[JOB]
The listing below should be written out exactly; please include all of it.

[SOURCE DATA]
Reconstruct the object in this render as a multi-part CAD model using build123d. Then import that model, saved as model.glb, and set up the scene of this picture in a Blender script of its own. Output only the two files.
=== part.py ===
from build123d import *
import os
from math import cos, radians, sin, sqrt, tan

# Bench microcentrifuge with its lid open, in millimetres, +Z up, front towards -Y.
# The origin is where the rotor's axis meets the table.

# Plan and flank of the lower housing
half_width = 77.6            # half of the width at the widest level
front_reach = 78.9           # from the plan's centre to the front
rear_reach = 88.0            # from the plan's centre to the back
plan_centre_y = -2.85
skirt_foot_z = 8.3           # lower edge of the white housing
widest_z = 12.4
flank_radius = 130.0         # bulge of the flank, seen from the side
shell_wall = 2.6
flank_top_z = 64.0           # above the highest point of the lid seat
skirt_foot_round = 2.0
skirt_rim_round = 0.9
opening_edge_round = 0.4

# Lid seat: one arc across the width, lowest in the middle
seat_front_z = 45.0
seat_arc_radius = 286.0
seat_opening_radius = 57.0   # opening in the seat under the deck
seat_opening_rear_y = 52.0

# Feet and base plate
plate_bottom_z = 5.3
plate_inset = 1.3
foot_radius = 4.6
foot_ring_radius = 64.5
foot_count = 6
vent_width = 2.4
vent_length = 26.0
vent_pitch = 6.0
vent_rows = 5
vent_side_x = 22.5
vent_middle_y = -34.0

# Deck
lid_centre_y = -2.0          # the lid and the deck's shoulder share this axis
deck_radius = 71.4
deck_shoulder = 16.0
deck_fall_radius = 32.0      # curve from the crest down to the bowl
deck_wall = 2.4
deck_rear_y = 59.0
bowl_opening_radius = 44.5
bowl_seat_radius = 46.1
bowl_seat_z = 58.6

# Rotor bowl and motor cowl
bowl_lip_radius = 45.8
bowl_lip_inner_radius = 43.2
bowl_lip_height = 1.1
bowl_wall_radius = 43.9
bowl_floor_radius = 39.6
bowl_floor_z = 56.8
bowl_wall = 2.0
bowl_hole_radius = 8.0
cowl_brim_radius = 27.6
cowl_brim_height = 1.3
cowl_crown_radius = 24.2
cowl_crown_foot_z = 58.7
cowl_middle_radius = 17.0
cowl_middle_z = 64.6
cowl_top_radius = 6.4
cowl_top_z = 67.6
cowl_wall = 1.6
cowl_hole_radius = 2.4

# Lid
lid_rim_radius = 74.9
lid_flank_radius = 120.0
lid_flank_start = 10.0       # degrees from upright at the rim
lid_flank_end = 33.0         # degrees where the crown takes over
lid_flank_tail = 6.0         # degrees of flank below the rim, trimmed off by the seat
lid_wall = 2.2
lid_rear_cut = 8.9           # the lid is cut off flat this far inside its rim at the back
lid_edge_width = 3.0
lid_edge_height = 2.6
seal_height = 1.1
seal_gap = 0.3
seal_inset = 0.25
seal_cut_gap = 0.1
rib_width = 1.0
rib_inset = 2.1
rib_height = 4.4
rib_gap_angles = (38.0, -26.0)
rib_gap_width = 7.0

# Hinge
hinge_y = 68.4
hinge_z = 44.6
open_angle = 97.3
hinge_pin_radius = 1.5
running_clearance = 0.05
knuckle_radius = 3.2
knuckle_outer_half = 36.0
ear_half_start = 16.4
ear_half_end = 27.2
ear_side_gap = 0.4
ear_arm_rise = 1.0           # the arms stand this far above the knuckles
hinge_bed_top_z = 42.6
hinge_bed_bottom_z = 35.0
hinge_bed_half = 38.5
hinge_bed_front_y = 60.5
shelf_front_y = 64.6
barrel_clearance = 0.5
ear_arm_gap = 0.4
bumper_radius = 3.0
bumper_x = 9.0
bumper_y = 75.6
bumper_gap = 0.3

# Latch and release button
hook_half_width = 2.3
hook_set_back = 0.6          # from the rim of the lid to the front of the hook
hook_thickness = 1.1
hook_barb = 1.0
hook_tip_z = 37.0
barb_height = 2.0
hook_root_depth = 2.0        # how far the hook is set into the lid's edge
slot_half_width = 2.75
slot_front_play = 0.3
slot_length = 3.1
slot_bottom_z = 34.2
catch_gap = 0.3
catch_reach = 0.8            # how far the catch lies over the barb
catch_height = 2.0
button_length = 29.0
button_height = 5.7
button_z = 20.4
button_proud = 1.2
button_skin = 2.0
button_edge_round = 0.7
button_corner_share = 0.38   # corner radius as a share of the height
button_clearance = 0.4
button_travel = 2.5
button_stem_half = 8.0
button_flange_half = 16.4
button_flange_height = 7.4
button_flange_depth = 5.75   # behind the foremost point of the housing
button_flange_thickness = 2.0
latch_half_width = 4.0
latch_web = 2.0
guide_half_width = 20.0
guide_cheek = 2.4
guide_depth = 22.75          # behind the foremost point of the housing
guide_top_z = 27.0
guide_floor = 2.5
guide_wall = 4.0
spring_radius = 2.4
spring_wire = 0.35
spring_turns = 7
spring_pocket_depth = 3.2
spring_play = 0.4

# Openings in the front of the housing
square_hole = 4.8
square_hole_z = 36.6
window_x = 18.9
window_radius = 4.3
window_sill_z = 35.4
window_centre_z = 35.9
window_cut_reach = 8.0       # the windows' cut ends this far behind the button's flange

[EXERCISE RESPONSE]
Reconstruct the object in this render as a multi-part CAD model using build123d. Then import that model, saved as model.glb, and set up the scene of this picture in a Blender script of its own. Output only the two files.
=== part.py ===
from build123d import *
import os
from math import cos, radians, sin, sqrt, tan

# Bench microcentrifuge with its lid open, in millimetres, +Z up, front towards -Y.
# The origin is where the rotor's axis meets the table.

# Plan and flank of the lower housing
half_width = 77.6            # half of the width at the widest level
front_reach = 78.9           # from the plan's centre to the front
rear_reach = 88.0            # from the plan's centre to the back
plan_centre_y = -2.85
skirt_foot_z = 8.3           # lower edge of the white housing
widest_z = 12.4
flank_radius = 130.0         # bulge of the flank, seen from the side
shell_wall = 2.6
flank_top_z = 64.0           # above the highest point of the lid seat
skirt_foot_round = 2.0
skirt_rim_round = 0.9
opening_edge_round = 0.4

# Lid seat: one arc across the width, lowest in the middle
seat_front_z = 45.0
seat_arc_radius = 286.0
seat_opening_radius = 57.0   # opening in the seat under the deck
seat_opening_rear_y = 52.0

# Feet and base plate
plate_bottom_z = 5.3
plate_inset = 1.3
foot_radius = 4.6
foot_ring_radius = 64.5
foot_count = 6
vent_width = 2.4
vent_length = 26.0
vent_pitch = 6.0
vent_rows = 5
vent_side_x = 22.5
vent_middle_y = -34.0

# Deck
lid_centre_y = -2.0          # the lid and the deck's shoulder share this axis
deck_radius = 71.4
deck_shoulder = 16.0
deck_fall_radius = 32.0      # curve from the crest down to the bowl
deck_wall = 2.4
deck_rear_y = 59.0
bowl_opening_radius = 44.5
bowl_seat_radius = 46.1
bowl_seat_z = 58.6

# Rotor bowl and motor cowl
bowl_lip_radius = 45.8
bowl_lip_inner_radius = 43.2
bowl_lip_height = 1.1
bowl_wall_radius = 43.9
bowl_floor_radius = 39.6
bowl_floor_z = 56.8
bowl_wall = 2.0
bowl_hole_radius = 8.0
cowl_brim_radius = 27.6
cowl_brim_height = 1.3
cowl_crown_radius = 24.2
cowl_crown_foot_z = 58.7
cowl_middle_radius = 17.0
cowl_middle_z = 64.6
cowl_top_radius = 6.4
cowl_top_z = 67.6
cowl_wall = 1.6
cowl_hole_radius = 2.4

# Lid
lid_rim_radius = 74.9
lid_flank_radius = 120.0
lid_flank_start = 10.0       # degrees from upright at the rim
lid_flank_end = 33.0         # degrees where the crown takes over
lid_flank_tail = 6.0         # degrees of flank below the rim, trimmed off by the seat
lid_wall = 2.2
lid_rear_cut = 8.9           # the lid is cut off flat this far inside its rim at the back
lid_edge_width = 3.0
lid_edge_height = 2.6
seal_height = 1.1
seal_gap = 0.3
seal_inset = 0.25
seal_cut_gap = 0.1
rib_width = 1.0
rib_inset = 2.1
rib_height = 4.4
rib_gap_angles = (38.0, -26.0)
rib_gap_width = 7.0

# Hinge
hinge_y = 68.4
hinge_z = 44.6
open_angle = 97.3
hinge_pin_radius = 1.5
running_clearance = 0.05
knuckle_radius = 3.2
knuckle_outer_half = 36.0
ear_half_start = 16.4
ear_half_end = 27.2
ear_side_gap = 0.4
ear_arm_rise = 1.0           # the arms stand this far above the knuckles
hinge_bed_top_z = 42.6
hinge_bed_bottom_z = 35.0
hinge_bed_half = 38.5
hinge_bed_front_y = 60.5
shelf_front_y = 64.6
barrel_clearance = 0.5
ear_arm_gap = 0.4
bumper_radius = 3.0
bumper_x = 9.0
bumper_y = 75.6
bumper_gap = 0.3

# Latch and release button
hook_half_width = 2.3
hook_set_back = 0.6          # from the rim of the lid to the front of the hook
hook_thickness = 1.1
hook_barb = 1.0
hook_tip_z = 37.0
barb_height = 2.0
hook_root_depth = 2.0        # how far the hook is set into the lid's edge
slot_half_width = 2.75
slot_front_play = 0.3
slot_length = 3.1
slot_bottom_z = 34.2
catch_gap = 0.3
catch_reach = 0.8            # how far the catch lies over the barb
catch_height = 2.0
button_length = 29.0
button_height = 5.7
button_z = 20.4
button_proud = 1.2
button_skin = 2.0
button_edge_round = 0.7
button_corner_share = 0.38   # corner radius as a share of the height
button_clearance = 0.4
button_travel = 2.5
button_stem_half = 8.0
button_flange_half = 16.4
button_flange_height = 7.4
button_flange_depth = 5.75   # behind the foremost point of the housing
button_flange_thickness = 2.0
latch_half_width = 4.0
latch_web = 2.0
guide_half_width = 20.0
guide_cheek = 2.4
guide_depth = 22.75          # behind the foremost point of the housing
guide_top_z = 27.0
guide_floor = 2.5
guide_wall = 4.0
spring_radius = 2.4
spring_wire = 0.35
spring_turns = 7
spring_pocket_depth = 3.2
spring_play = 0.4

# Openings in the front of the housing
square_hole = 4.8
square_hole_z = 36.6
window_x = 18.9
window_radius = 4.3
window_sill_z = 35.4
window_centre_z = 35.9
window_cut_reach = 8.0       # the windows' cut ends this far behind the button's flange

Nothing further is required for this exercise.